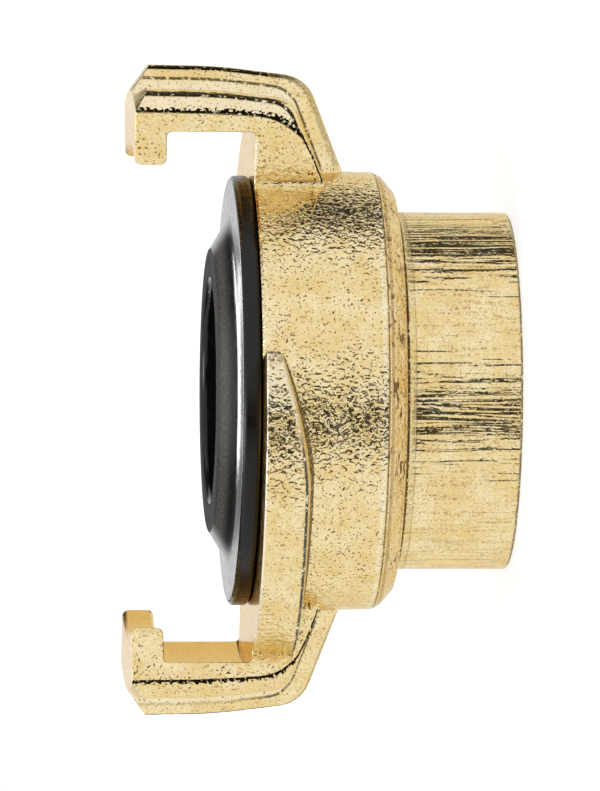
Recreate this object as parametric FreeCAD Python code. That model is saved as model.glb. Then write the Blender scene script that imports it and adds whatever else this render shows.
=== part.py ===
import FreeCAD, Part
import math
import os

from FreeCAD import Vector

# Claw coupling with a threaded hub: one brass casting and the rubber seal that sits in its face.
# Millimetres. The origin is the centre of the hub's end face. +Z runs along the waterway to the claws.
# One claw stands on +X and its twin on -X. Looking back from the claws at the hub, each ramp runs
# counter-clockwise from its own claw and leaves a gap for the claw of the other half.

# Hub with its internal pipe thread
hub_diameter = 31.2
hub_length = 9.85
hub_end_chamfer = 0.2
hub_root_fillet = 0.5
thread_diameter = 26.44
thread_depth = 13.0
thread_mouth_chamfer = 0.8

# Shoulder that widens the hub to the neck
shoulder_face_diameter = 35.2
shoulder_face_rise = 0.3
shoulder_crease_diameter = 37.5
shoulder_crease_rise = 1.3
shoulder_height = 2.0

# Neck, and the flat face that carries the seal
neck_diameter_back = 38.2
neck_diameter_front = 38.7
neck_edge_chamfer = 0.2
face_height = 22.6

# Waterway and the undercut that holds the seal
waterway_diameter = 20.0
web_thickness = 3.5
chamber_diameter = 25.0
seat_diameter = 30.4
undercut_diameter = 33.2
seat_lip_thickness = 1.7
undercut_width = 2.4

# Claws, turned inside and at the tips
claw_half_angle = 20.0
claw_top_radius = 28.45
claw_wall_thickness = 4.05
claw_break_inset = 0.12
claw_break_height = 25.5
claw_break_blend = 36.0
claw_bend_inset = 1.05
claw_bend_height = 17.65
claw_back_lean = 21.2
claw_foot_radius = 13.5
claw_tip_height = 33.0
hook_thickness = 2.75
hook_depth = 3.1
hook_nose_round = 0.6
hook_root_round = 0.4
tip_bevel_width = 2.25
tip_bevel_drop = 1.6
cast_edge_round = 0.25
turned_edge_round = 0.08

# Ramps that the other half's hooks slide along
ramp_clearance = 0.8
ramp_thickness = 4.5
ramp_start_thickness = 1.95
ramp_reach_angle = 102.6
ramp_lead_angle = 30.0
ramp_lead_power = 1.5
ramp_draft = 10.5
ramp_edge_round = 0.35
ramp_root_radius = 17.6

# Seal
seal_clearance = 0.1
seal_bore_diameter = 24.8
brim_diameter = 37.5
brim_thickness = 1.65
brim_edge_round = 0.45
crown_foot_diameter = 30.0
crown_foot_height = 1.75
crown_foot_blend = 2.0
crown_rim_diameter = 24.5
crown_height = 3.4
crown_rim_round = 0.35
mouth_diameter = 19.4
mouth_round = 0.5
mouth_lip_height = 1.3
throat_blend = 1.2

hub_radius = hub_diameter / 2
neck_radius_front = neck_diameter_front / 2
undercut_top = face_height - seat_lip_thickness
undercut_bottom = undercut_top - undercut_width
hook_inner_height = claw_tip_height - hook_thickness
claw_break_radius = claw_top_radius - claw_break_inset
claw_bend_radius = claw_top_radius - claw_bend_inset
hook_recess_radius = claw_top_radius - claw_wall_thickness
hook_nose_radius = hook_recess_radius - hook_depth
tip_bevel_radius = claw_top_radius - tip_bevel_width
ramp_radius = hook_recess_radius - ramp_clearance
overrun = 2.0

Z_AXIS = Vector(0, 0, 1)
ORIGIN = Vector(0, 0, 0)


def corner_stops(before, here, after):
    """Where the rounding of one flat corner starts, its middle point and where it ends."""
    u, v, radius = here
    if radius == 0:
        return [(u, v)]
    to_before = (before[0] - u, before[1] - v)
    to_after = (after[0] - u, after[1] - v)
    length_before = math.hypot(*to_before)
    length_after = math.hypot(*to_after)
    a = (to_before[0] / length_before, to_before[1] / length_before)
    b = (to_after[0] / length_after, to_after[1] / length_after)
    half = math.acos(a[0] * b[0] + a[1] * b[1]) / 2
    tangent = radius / math.tan(half)
    bisector = (a[0] + b[0], a[1] + b[1])
    size = math.hypot(*bisector)
    middle = radius / math.sin(half) - radius
    start = (u + a[0] * tangent, v + a[1] * tangent)
    centre = (u + bisector[0] / size * middle, v + bisector[1] / size * middle)
    end = (u + b[0] * tangent, v + b[1] * tangent)
    return [start, centre, end]


def rounded_wire(corners, place):
    """Closed wire through flat corners (u, v, rounding radius); place turns (u, v) into a point."""
    count = len(corners)
    stops = [
        corner_stops(corners[i - 1], corners[i], corners[(i + 1) % count]) for i in range(count)
    ]
    edges = []
    for i in range(count):
        if len(stops[i]) == 3:
            start, middle, end = (place(*p) for p in stops[i])
            edges.append(Part.Arc(start, middle, end).toShape())
        start = place(*stops[i][-1])
        end = place(*stops[(i + 1) % count][0])
        edges.append(Part.LineSegment(start, end).toShape())
    return Part.Wire(edges)


def turned(corners, angle=360.0):
    """Solid turned about the Z axis from flat corners (radius, height, rounding radius)."""
    wire = rounded_wire(corners, lambda r, z: Vector(r, 0, z))
    return Part.Face(wire).revolve(ORIGIN, Z_AXIS, angle)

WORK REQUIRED
Please repeat the listing exactly, with nothing left out.

EXERCISE RESULT
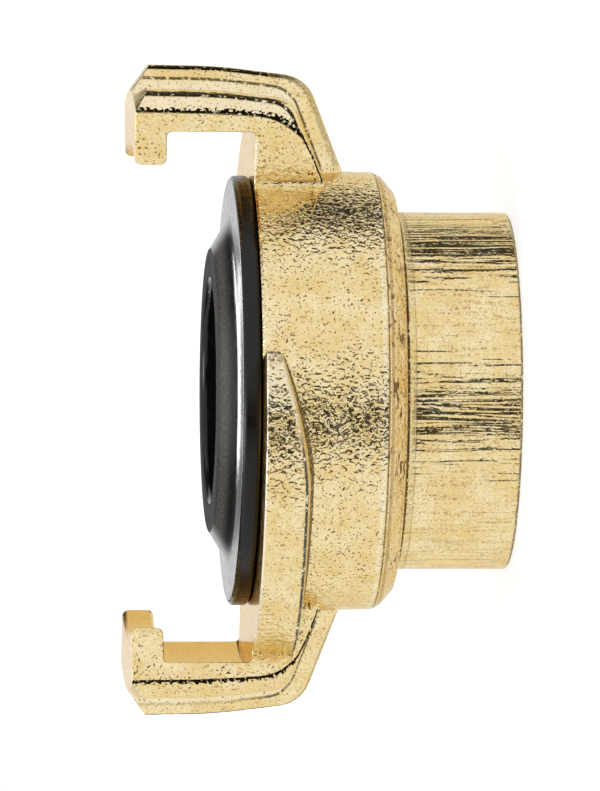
Recreate this object as parametric FreeCAD Python code. That model is saved as model.glb. Then write the Blender scene script that imports it and adds whatever else this render shows.
=== part.py ===
import FreeCAD, Part
import math
import os

from FreeCAD import Vector

# Claw coupling with a threaded hub: one brass casting and the rubber seal that sits in its face.
# Millimetres. The origin is the centre of the hub's end face. +Z runs along the waterway to the claws.
# One claw stands on +X and its twin on -X. Looking back from the claws at the hub, each ramp runs
# counter-clockwise from its own claw and leaves a gap for the claw of the other half.

# Hub with its internal pipe thread
hub_diameter = 31.2
hub_length = 9.85
hub_end_chamfer = 0.2
hub_root_fillet = 0.5
thread_diameter = 26.44
thread_depth = 13.0
thread_mouth_chamfer = 0.8

# Shoulder that widens the hub to the neck
shoulder_face_diameter = 35.2
shoulder_face_rise = 0.3
shoulder_crease_diameter = 37.5
shoulder_crease_rise = 1.3
shoulder_height = 2.0

# Neck, and the flat face that carries the seal
neck_diameter_back = 38.2
neck_diameter_front = 38.7
neck_edge_chamfer = 0.2
face_height = 22.6

# Waterway and the undercut that holds the seal
waterway_diameter = 20.0
web_thickness = 3.5
chamber_diameter = 25.0
seat_diameter = 30.4
undercut_diameter = 33.2
seat_lip_thickness = 1.7
undercut_width = 2.4

# Claws, turned inside and at the tips
claw_half_angle = 20.0
claw_top_radius = 28.45
claw_wall_thickness = 4.05
claw_break_inset = 0.12
claw_break_height = 25.5
claw_break_blend = 36.0
claw_bend_inset = 1.05
claw_bend_height = 17.65
claw_back_lean = 21.2
claw_foot_radius = 13.5
claw_tip_height = 33.0
hook_thickness = 2.75
hook_depth = 3.1
hook_nose_round = 0.6
hook_root_round = 0.4
tip_bevel_width = 2.25
tip_bevel_drop = 1.6
cast_edge_round = 0.25
turned_edge_round = 0.08

# Ramps that the other half's hooks slide along
ramp_clearance = 0.8
ramp_thickness = 4.5
ramp_start_thickness = 1.95
ramp_reach_angle = 102.6
ramp_lead_angle = 30.0
ramp_lead_power = 1.5
ramp_draft = 10.5
ramp_edge_round = 0.35
ramp_root_radius = 17.6

# Seal
seal_clearance = 0.1
seal_bore_diameter = 24.8
brim_diameter = 37.5
brim_thickness = 1.65
brim_edge_round = 0.45
crown_foot_diameter = 30.0
crown_foot_height = 1.75
crown_foot_blend = 2.0
crown_rim_diameter = 24.5
crown_height = 3.4
crown_rim_round = 0.35
mouth_diameter = 19.4
mouth_round = 0.5
mouth_lip_height = 1.3
throat_blend = 1.2

hub_radius = hub_diameter / 2
neck_radius_front = neck_diameter_front / 2
undercut_top = face_height - seat_lip_thickness
undercut_bottom = undercut_top - undercut_width
hook_inner_height = claw_tip_height - hook_thickness
claw_break_radius = claw_top_radius - claw_break_inset
claw_bend_radius = claw_top_radius - claw_bend_inset
hook_recess_radius = claw_top_radius - claw_wall_thickness
hook_nose_radius = hook_recess_radius - hook_depth
tip_bevel_radius = claw_top_radius - tip_bevel_width
ramp_radius = hook_recess_radius - ramp_clearance
overrun = 2.0

Z_AXIS = Vector(0, 0, 1)
ORIGIN = Vector(0, 0, 0)


def corner_stops(before, here, after):
    """Where the rounding of one flat corner starts, its middle point and where it ends."""
    u, v, radius = here
    if radius == 0:
        return [(u, v)]
    to_before = (before[0] - u, before[1] - v)
    to_after = (after[0] - u, after[1] - v)
    length_before = math.hypot(*to_before)
    length_after = math.hypot(*to_after)
    a = (to_before[0] / length_before, to_before[1] / length_before)
    b = (to_after[0] / length_after, to_after[1] / length_after)
    half = math.acos(a[0] * b[0] + a[1] * b[1]) / 2
    tangent = radius / math.tan(half)
    bisector = (a[0] + b[0], a[1] + b[1])
    size = math.hypot(*bisector)
    middle = radius / math.sin(half) - radius
    start = (u + a[0] * tangent, v + a[1] * tangent)
    centre = (u + bisector[0] / size * middle, v + bisector[1] / size * middle)
    end = (u + b[0] * tangent, v + b[1] * tangent)
    return [start, centre, end]


def rounded_wire(corners, place):
    """Closed wire through flat corners (u, v, rounding radius); place turns (u, v) into a point."""
    count = len(corners)
    stops = [
        corner_stops(corners[i - 1], corners[i], corners[(i + 1) % count]) for i in range(count)
    ]
    edges = []
    for i in range(count):
        if len(stops[i]) == 3:
            start, middle, end = (place(*p) for p in stops[i])
            edges.append(Part.Arc(start, middle, end).toShape())
        start = place(*stops[i][-1])
        end = place(*stops[(i + 1) % count][0])
        edges.append(Part.LineSegment(start, end).toShape())
    return Part.Wire(edges)


def turned(corners, angle=360.0):
    """Solid turned about the Z axis from flat corners (radius, height, rounding radius)."""
    wire = rounded_wire(corners, lambda r, z: Vector(r, 0, z))
    return Part.Face(wire).revolve(ORIGIN, Z_AXIS, angle)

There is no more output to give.